Entries follow. Set all of them down as they stand.

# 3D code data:

■ ■ ■

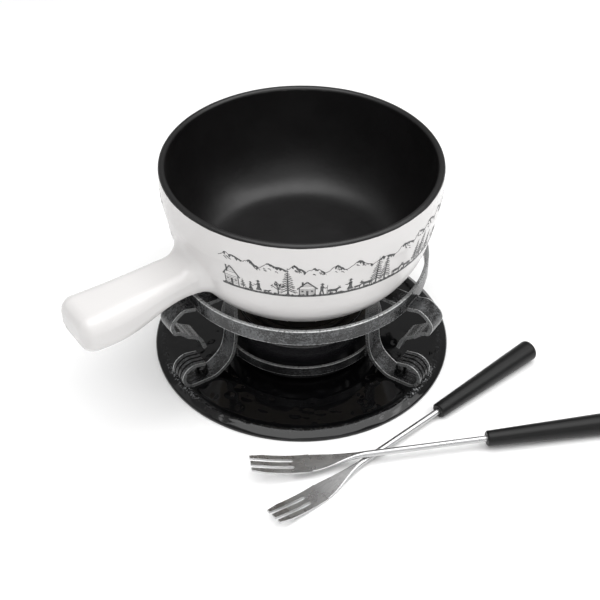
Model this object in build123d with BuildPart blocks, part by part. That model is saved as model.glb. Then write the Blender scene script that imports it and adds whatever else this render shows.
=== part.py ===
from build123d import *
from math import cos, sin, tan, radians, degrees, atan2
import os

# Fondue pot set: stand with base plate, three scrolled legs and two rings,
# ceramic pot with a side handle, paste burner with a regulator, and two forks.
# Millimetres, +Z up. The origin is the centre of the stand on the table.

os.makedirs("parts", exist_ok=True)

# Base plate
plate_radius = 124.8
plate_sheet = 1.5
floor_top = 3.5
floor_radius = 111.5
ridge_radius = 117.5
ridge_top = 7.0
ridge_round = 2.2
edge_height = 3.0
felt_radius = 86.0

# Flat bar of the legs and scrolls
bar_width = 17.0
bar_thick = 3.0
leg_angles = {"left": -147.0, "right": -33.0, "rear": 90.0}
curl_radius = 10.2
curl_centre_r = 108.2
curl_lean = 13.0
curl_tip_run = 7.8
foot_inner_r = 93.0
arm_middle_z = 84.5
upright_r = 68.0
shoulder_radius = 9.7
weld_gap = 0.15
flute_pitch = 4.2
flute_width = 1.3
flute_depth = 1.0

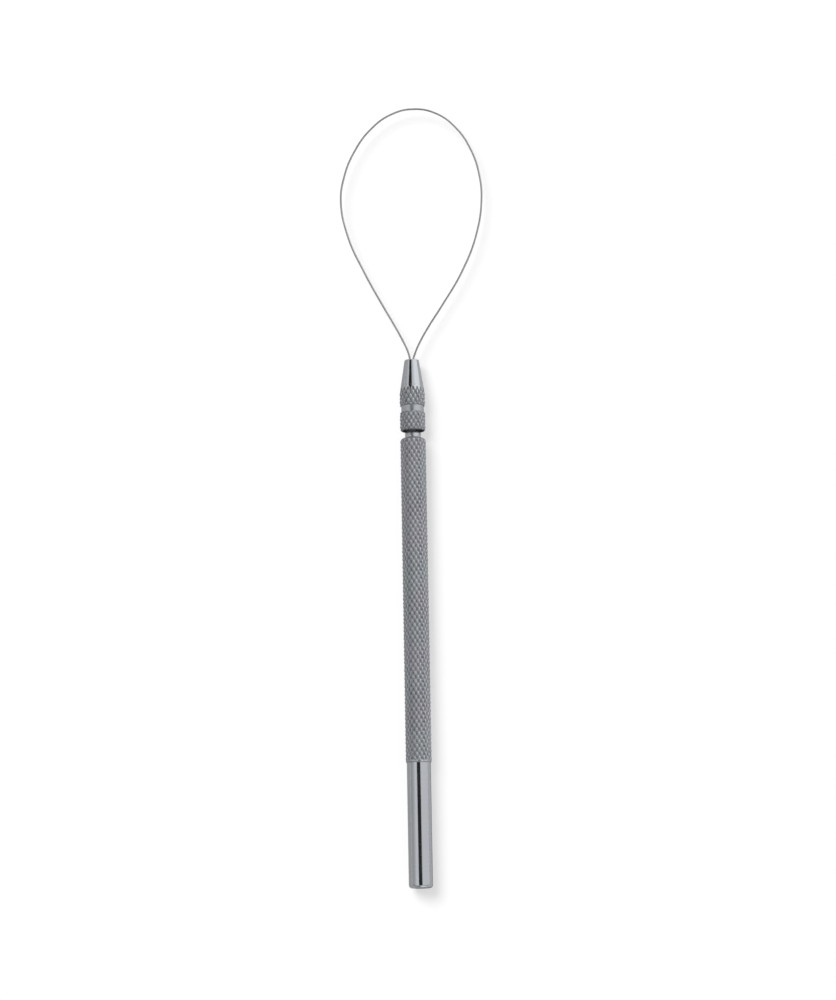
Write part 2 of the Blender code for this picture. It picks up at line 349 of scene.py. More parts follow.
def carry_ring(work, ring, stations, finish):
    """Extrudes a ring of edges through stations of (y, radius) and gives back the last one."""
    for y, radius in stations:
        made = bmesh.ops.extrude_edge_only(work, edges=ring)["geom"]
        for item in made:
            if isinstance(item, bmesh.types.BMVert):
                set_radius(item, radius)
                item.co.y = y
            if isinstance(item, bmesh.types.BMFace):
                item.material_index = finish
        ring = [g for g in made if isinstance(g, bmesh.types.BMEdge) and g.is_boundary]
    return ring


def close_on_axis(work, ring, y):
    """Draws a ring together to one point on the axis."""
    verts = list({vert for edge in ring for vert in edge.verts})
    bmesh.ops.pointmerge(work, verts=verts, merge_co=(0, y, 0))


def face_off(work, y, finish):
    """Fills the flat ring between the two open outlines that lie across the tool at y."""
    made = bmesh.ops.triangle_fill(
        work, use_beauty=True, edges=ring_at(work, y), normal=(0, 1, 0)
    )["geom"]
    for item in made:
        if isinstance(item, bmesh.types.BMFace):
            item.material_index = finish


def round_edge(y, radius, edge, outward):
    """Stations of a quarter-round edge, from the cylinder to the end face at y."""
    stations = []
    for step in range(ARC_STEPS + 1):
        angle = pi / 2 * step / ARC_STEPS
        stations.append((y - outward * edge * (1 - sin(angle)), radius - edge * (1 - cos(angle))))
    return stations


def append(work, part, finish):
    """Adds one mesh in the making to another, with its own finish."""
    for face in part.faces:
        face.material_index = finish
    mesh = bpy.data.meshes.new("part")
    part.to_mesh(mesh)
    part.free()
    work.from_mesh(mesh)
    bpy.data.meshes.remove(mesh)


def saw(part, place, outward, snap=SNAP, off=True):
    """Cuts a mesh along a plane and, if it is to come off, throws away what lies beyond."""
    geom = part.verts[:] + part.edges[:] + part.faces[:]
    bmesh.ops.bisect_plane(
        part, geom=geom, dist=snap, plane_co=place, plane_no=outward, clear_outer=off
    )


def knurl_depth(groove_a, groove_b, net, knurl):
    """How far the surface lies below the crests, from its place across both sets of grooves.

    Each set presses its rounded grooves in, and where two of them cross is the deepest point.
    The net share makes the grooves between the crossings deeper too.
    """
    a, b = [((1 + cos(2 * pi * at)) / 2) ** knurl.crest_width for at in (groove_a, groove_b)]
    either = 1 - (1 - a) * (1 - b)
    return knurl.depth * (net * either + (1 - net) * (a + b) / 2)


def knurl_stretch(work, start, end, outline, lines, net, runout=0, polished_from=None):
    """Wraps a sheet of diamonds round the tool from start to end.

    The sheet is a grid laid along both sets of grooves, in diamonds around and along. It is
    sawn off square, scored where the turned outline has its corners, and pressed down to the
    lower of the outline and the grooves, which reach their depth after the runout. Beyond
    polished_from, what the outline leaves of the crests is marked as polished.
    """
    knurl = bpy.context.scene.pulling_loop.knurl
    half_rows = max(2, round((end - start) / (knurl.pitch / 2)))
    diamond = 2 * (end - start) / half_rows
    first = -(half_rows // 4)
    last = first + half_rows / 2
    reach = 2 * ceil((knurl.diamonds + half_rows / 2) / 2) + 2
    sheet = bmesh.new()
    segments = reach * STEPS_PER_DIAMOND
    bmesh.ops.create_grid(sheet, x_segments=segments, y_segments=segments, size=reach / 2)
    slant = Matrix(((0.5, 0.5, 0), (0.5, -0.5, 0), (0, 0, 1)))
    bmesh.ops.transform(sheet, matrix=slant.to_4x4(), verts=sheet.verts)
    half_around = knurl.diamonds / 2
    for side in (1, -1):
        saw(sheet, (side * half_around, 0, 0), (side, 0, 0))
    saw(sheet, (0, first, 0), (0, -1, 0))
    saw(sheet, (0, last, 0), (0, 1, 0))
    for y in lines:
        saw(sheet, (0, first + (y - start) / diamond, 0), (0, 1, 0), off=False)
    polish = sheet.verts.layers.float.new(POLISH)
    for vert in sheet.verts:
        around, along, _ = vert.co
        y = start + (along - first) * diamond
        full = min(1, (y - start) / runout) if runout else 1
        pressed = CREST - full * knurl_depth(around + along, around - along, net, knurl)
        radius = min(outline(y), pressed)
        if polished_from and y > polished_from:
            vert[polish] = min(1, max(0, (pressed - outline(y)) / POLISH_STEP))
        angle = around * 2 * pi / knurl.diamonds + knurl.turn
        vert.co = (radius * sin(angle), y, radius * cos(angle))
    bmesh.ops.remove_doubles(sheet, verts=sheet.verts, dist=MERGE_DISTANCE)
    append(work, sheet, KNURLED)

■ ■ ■

# TASK RESPONSE:
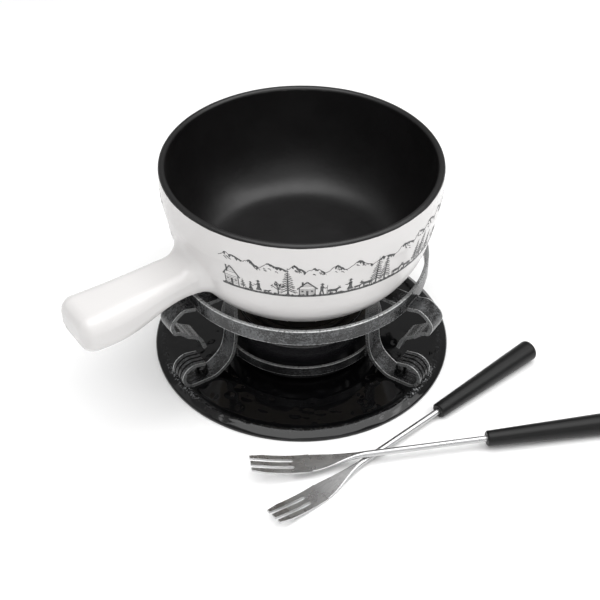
Model this object in build123d with BuildPart blocks, part by part. That model is saved as model.glb. Then write the Blender scene script that imports it and adds whatever else this render shows.
=== part.py ===
from build123d import *
from math import cos, sin, tan, radians, degrees, atan2
import os

# Fondue pot set: stand with base plate, three scrolled legs and two rings,
# ceramic pot with a side handle, paste burner with a regulator, and two forks.
# Millimetres, +Z up. The origin is the centre of the stand on the table.

os.makedirs("parts", exist_ok=True)

# Base plate
plate_radius = 124.8
plate_sheet = 1.5
floor_top = 3.5
floor_radius = 111.5
ridge_radius = 117.5
ridge_top = 7.0
ridge_round = 2.2
edge_height = 3.0
felt_radius = 86.0

# Flat bar of the legs and scrolls
bar_width = 17.0
bar_thick = 3.0
leg_angles = {"left": -147.0, "right": -33.0, "rear": 90.0}
curl_radius = 10.2
curl_centre_r = 108.2
curl_lean = 13.0
curl_tip_run = 7.8
foot_inner_r = 93.0
arm_middle_z = 84.5
upright_r = 68.0
shoulder_radius = 9.7
weld_gap = 0.15
flute_pitch = 4.2
flute_width = 1.3
flute_depth = 1.0

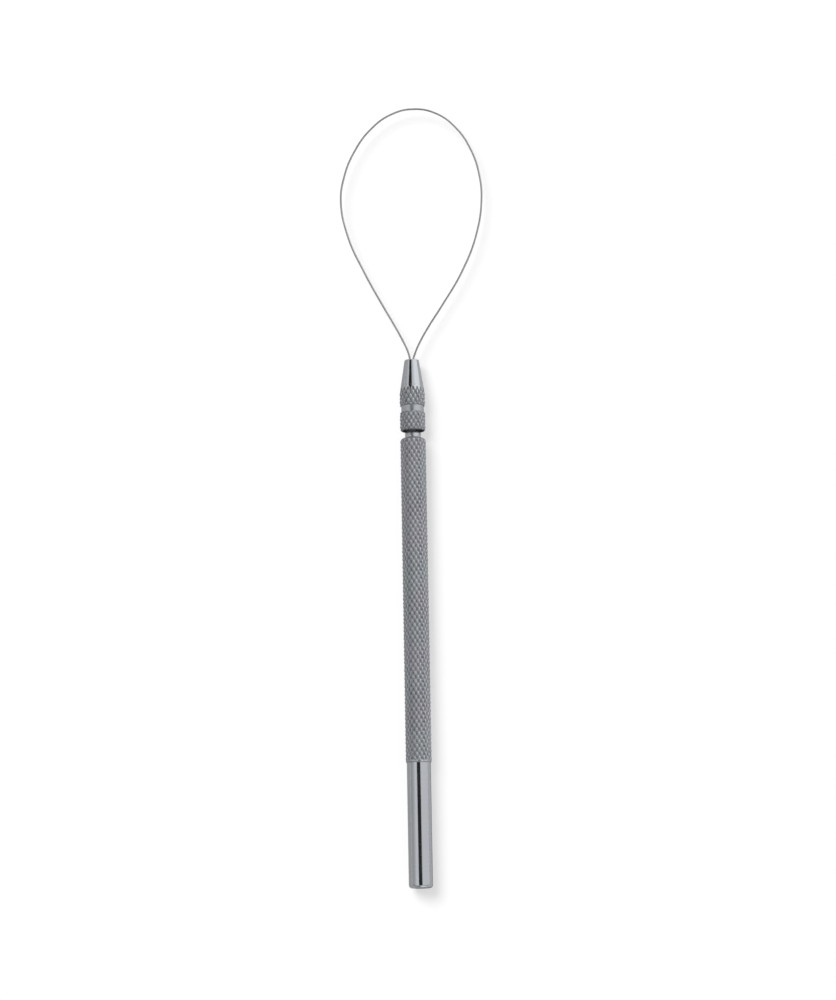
Write part 2 of the Blender code for this picture. It picks up at line 349 of scene.py. More parts follow.
def carry_ring(work, ring, stations, finish):
    """Extrudes a ring of edges through stations of (y, radius) and gives back the last one."""
    for y, radius in stations:
        made = bmesh.ops.extrude_edge_only(work, edges=ring)["geom"]
        for item in made:
            if isinstance(item, bmesh.types.BMVert):
                set_radius(item, radius)
                item.co.y = y
            if isinstance(item, bmesh.types.BMFace):
                item.material_index = finish
        ring = [g for g in made if isinstance(g, bmesh.types.BMEdge) and g.is_boundary]
    return ring


def close_on_axis(work, ring, y):
    """Draws a ring together to one point on the axis."""
    verts = list({vert for edge in ring for vert in edge.verts})
    bmesh.ops.pointmerge(work, verts=verts, merge_co=(0, y, 0))


def face_off(work, y, finish):
    """Fills the flat ring between the two open outlines that lie across the tool at y."""
    made = bmesh.ops.triangle_fill(
        work, use_beauty=True, edges=ring_at(work, y), normal=(0, 1, 0)
    )["geom"]
    for item in made:
        if isinstance(item, bmesh.types.BMFace):
            item.material_index = finish


def round_edge(y, radius, edge, outward):
    """Stations of a quarter-round edge, from the cylinder to the end face at y."""
    stations = []
    for step in range(ARC_STEPS + 1):
        angle = pi / 2 * step / ARC_STEPS
        stations.append((y - outward * edge * (1 - sin(angle)), radius - edge * (1 - cos(angle))))
    return stations


def append(work, part, finish):
    """Adds one mesh in the making to another, with its own finish."""
    for face in part.faces:
        face.material_index = finish
    mesh = bpy.data.meshes.new("part")
    part.to_mesh(mesh)
    part.free()
    work.from_mesh(mesh)
    bpy.data.meshes.remove(mesh)


def saw(part, place, outward, snap=SNAP, off=True):
    """Cuts a mesh along a plane and, if it is to come off, throws away what lies beyond."""
    geom = part.verts[:] + part.edges[:] + part.faces[:]
    bmesh.ops.bisect_plane(
        part, geom=geom, dist=snap, plane_co=place, plane_no=outward, clear_outer=off
    )


def knurl_depth(groove_a, groove_b, net, knurl):
    """How far the surface lies below the crests, from its place across both sets of grooves.

    Each set presses its rounded grooves in, and where two of them cross is the deepest point.
    The net share makes the grooves between the crossings deeper too.
    """
    a, b = [((1 + cos(2 * pi * at)) / 2) ** knurl.crest_width for at in (groove_a, groove_b)]
    either = 1 - (1 - a) * (1 - b)
    return knurl.depth * (net * either + (1 - net) * (a + b) / 2)


def knurl_stretch(work, start, end, outline, lines, net, runout=0, polished_from=None):
    """Wraps a sheet of diamonds round the tool from start to end.

    The sheet is a grid laid along both sets of grooves, in diamonds around and along. It is
    sawn off square, scored where the turned outline has its corners, and pressed down to the
    lower of the outline and the grooves, which reach their depth after the runout. Beyond
    polished_from, what the outline leaves of the crests is marked as polished.
    """
    knurl = bpy.context.scene.pulling_loop.knurl
    half_rows = max(2, round((end - start) / (knurl.pitch / 2)))
    diamond = 2 * (end - start) / half_rows
    first = -(half_rows // 4)
    last = first + half_rows / 2
    reach = 2 * ceil((knurl.diamonds + half_rows / 2) / 2) + 2
    sheet = bmesh.new()
    segments = reach * STEPS_PER_DIAMOND
    bmesh.ops.create_grid(sheet, x_segments=segments, y_segments=segments, size=reach / 2)
    slant = Matrix(((0.5, 0.5, 0), (0.5, -0.5, 0), (0, 0, 1)))
    bmesh.ops.transform(sheet, matrix=slant.to_4x4(), verts=sheet.verts)
    half_around = knurl.diamonds / 2
    for side in (1, -1):
        saw(sheet, (side * half_around, 0, 0), (side, 0, 0))
    saw(sheet, (0, first, 0), (0, -1, 0))
    saw(sheet, (0, last, 0), (0, 1, 0))
    for y in lines:
        saw(sheet, (0, first + (y - start) / diamond, 0), (0, 1, 0), off=False)
    polish = sheet.verts.layers.float.new(POLISH)
    for vert in sheet.verts:
        around, along, _ = vert.co
        y = start + (along - first) * diamond
        full = min(1, (y - start) / runout) if runout else 1
        pressed = CREST - full * knurl_depth(around + along, around - along, net, knurl)
        radius = min(outline(y), pressed)
        if polished_from and y > polished_from:
            vert[polish] = min(1, max(0, (pressed - outline(y)) / POLISH_STEP))
        angle = around * 2 * pi / knurl.diamonds + knurl.turn
        vert.co = (radius * sin(angle), y, radius * cos(angle))
    bmesh.ops.remove_doubles(sheet, verts=sheet.verts, dist=MERGE_DISTANCE)
    append(work, sheet, KNURLED)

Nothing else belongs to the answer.